After a four-hour rain delay, Mendis tested Gambhir with his variation but at the other end Sehwag disdainfully smashed Vaas over cow corner off his second ball after the resumption. Two balls later he played a booming straight drive to reach his century, which he celebrated with a proud wave of the bat to the dressing room and an embrace from his partner. His 15th hundred took only 87 balls with 15 fours and two sixes but the message was deeper.

At the MCG, in 2003-04, India were 311 for 3 but collapsed for 366 after Sehwag was dismissed for 195 at the end of the first day. In Adelaide earlier this year Sehwag scored 151 out of India’s 269 in the second innings. Today, Sehwag had driven India to a position of strength at 167 for 0 before four wickets fell in 20 balls for 11 runs. As he had done against England in Galle during the winter, Chaminda Vaas, rejuvenated after the rain delay, struck twice in an over. Tendulkar and Sourav Ganguly were dismissed with the score on 178 and the morning’s work had come undone.

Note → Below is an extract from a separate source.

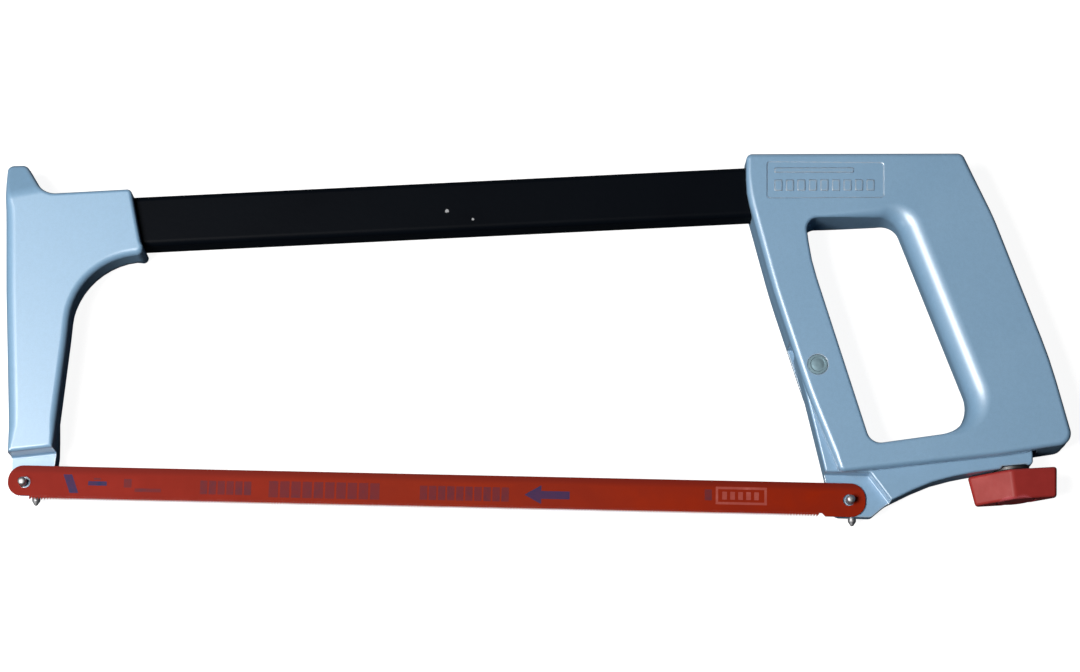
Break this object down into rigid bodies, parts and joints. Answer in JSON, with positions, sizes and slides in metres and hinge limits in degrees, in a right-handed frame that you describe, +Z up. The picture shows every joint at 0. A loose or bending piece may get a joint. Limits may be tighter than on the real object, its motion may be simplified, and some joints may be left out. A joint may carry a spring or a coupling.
{
  "type": "hacksaw",
  "caption": "High-tension hacksaw with a rectangular tube frame, closed cast handle, cast front end, printed blade and a tension lever drawn up by a winged knob.",
  "frame": {"origin": "centre of the footprint, on the plane the far side of the castings rests on", "axes": "+X along the blade from the front casting to the handle, +Y from the blade to the frame tube, +Z up out of the near side"},
  "size_m": [0.3927, 0.1382, 0.0212],
  "materials": {
    "cast_aluminium": "satin silver-blue lacquer on die-cast aluminium",
    "black_tube": "semi-gloss black powder coat",
    "orange_blade": null,
    "bright_steel": "zinc-plated steel",
    "dark_steel": "oiled dark steel",
    "red_plastic": "moulded red plastic, worn satin"
  },
  "bodies": {
    "frame": {"front_casting": "cast_aluminium", "top_tube": "black_tube", "handle_casting": "cast_aluminium", "lever_pivot_pin": "bright_steel", "front_blade_pin": "bright_steel", "front_flush_pin": "bright_steel", "front_tube_pin_1": "dark_steel", "front_tube_pin_2": "dark_steel", "rear_tube_pin_1": "dark_steel", "rear_tube_pin_2": "dark_steel"},
    "lever": {"tension_lever": "cast_aluminium", "rear_blade_pin": "bright_steel", "rear_flush_pin": "bright_steel"},
    "nut": {"trunnion_nut": "dark_steel"},
    "washer": {"thrust_washer": "dark_steel"},
    "knob": {"tension_knob": "red_plastic", "tension_screw": "dark_steel", "knob_cap": "red_plastic"},
    "blade": {"blade": "orange_blade"}
  },
  "joints": [
    {"name": "nut_swivel", "type": "hinge", "parent": "frame", "child": "nut", "pos_m": [0.17372, -0.0295, 0.0105], "axis": [0, 0, -1], "range_deg": [0, 1.18]},
    {"name": "screw_travel", "type": "slide", "parent": "nut", "child": "washer", "axis": [0.1132, -0.9936, 0], "range_m": [0, 0.00138]},
    {"name": "knob_turn", "type": "hinge", "parent": "washer", "child": "knob", "pos_m": [0.17655, -0.0543, 0.0105], "axis": [0.1132, -0.9936, 0], "range_deg": [0, 493.56]},
    {"name": "lever_tilt", "type": "hinge", "parent": "frame", "child": "lever", "pos_m": [0.10415, -0.0124, 0.0105], "axis": [0, 0, -1], "range_deg": [0, 1.18]},
    {"name": "blade_lift_off", "type": "slide", "parent": "frame", "child": "blade", "axis": [0, 0, 1], "range_m": [0, 0.03]}
  ],
  "couplings": [
    {"joint": "nut_swivel", "follows": "knob_turn", "ratio": 0.0023682},
    {"joint": "screw_travel", "follows": "knob_turn", "m_per_rad": 0.00015915},
    {"joint": "lever_tilt", "follows": "knob_turn", "ratio": 0.0023682}
  ]
}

“I didn’t notice any change in my batting after the four-hour break in play,” Sehwag said. “Every batsman has his own mindset with which he plays, but I just played my shots.” Even as stumps approached, Sehwag relied on his base instinct. Mendis went around the stumps and Sehwag used his feet to smash him down the ground and hit two consecutive fours through cover.

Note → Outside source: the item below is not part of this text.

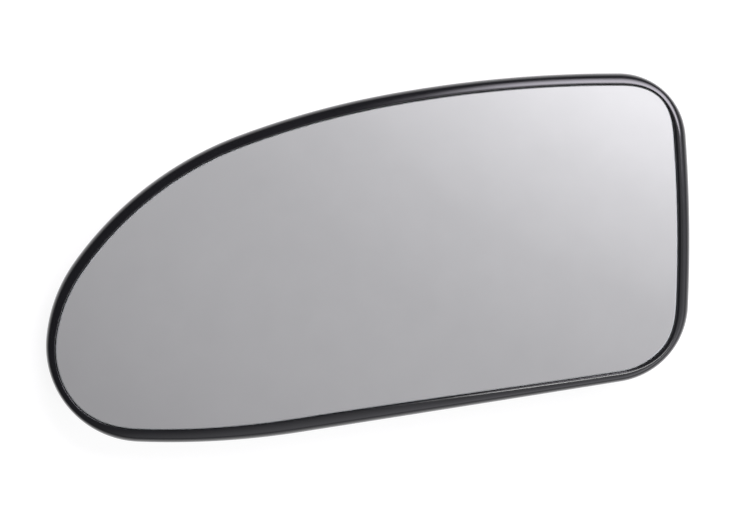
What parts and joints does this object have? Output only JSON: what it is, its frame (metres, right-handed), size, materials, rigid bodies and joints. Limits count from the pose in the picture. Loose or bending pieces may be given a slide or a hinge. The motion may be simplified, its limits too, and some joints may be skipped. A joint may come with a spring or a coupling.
{
  "type": "car door mirror glass",
  "caption": "Convex car door mirror glass bonded into a black moulded carrier with a rounded rim and a ring of snap fingers on its back.",
  "frame": {"origin": "on the clip ring's axis, in the plane of its finger ends, on which the part lies", "axes": "+Z out of the reflecting face; +X to the right and +Y up as seen by someone who looks at the face"},
  "size_m": [0.178, 0.102, 0.0168],
  "materials": {
    "mirror_coated_glass": "polished convex glass with a reflecting coat and a ground edge",
    "adhesive_foam": "thin sheet of acrylic foam",
    "black_moulding": "black moulded ABS, satin on the rim and plain on the back"
  },
  "bodies": {
    "root": {"mirror_glass": "mirror_coated_glass", "adhesive_pad": "adhesive_foam", "carrier_plate": "black_moulding"}
  },
  "joints": []
}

Sehwag had fulfilled his responsibility of providing a sound start but the collapse meant that he had to hold the innings together. His unshakeable approach did not change. “I am not satisfied because there’s plenty left in this game,” was Sehwag’s closing statement. “If I can convert this into a double-century or more tomorrow, get India above 400-500, apply pressure on Sri Lanka, then I will be satisfied.”

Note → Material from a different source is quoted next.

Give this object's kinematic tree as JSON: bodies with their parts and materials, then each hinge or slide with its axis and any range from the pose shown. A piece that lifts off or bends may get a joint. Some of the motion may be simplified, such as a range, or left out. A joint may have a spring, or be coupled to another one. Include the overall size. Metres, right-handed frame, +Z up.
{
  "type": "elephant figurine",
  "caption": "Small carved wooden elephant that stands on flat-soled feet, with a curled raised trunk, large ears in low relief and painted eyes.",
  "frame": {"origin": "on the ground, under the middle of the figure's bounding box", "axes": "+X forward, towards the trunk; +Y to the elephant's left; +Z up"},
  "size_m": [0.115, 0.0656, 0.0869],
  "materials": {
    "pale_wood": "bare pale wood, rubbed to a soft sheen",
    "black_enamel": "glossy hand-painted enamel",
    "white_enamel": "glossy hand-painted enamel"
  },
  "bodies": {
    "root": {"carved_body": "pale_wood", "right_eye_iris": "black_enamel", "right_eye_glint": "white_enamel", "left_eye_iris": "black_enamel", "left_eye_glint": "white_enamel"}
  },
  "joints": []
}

Crushed in Colombo, India arrived in Galle needing to find a way to bounce back. Only a vivid imagination could have conceived of a fightback without it being led by Sehwag. Like the white breakers of the Indian Ocean, lashing across the rocks in the background of the Galle International Stadium, Sehwag has injected life into a one-sided series.

He has brains alright, and he’s used them rather well.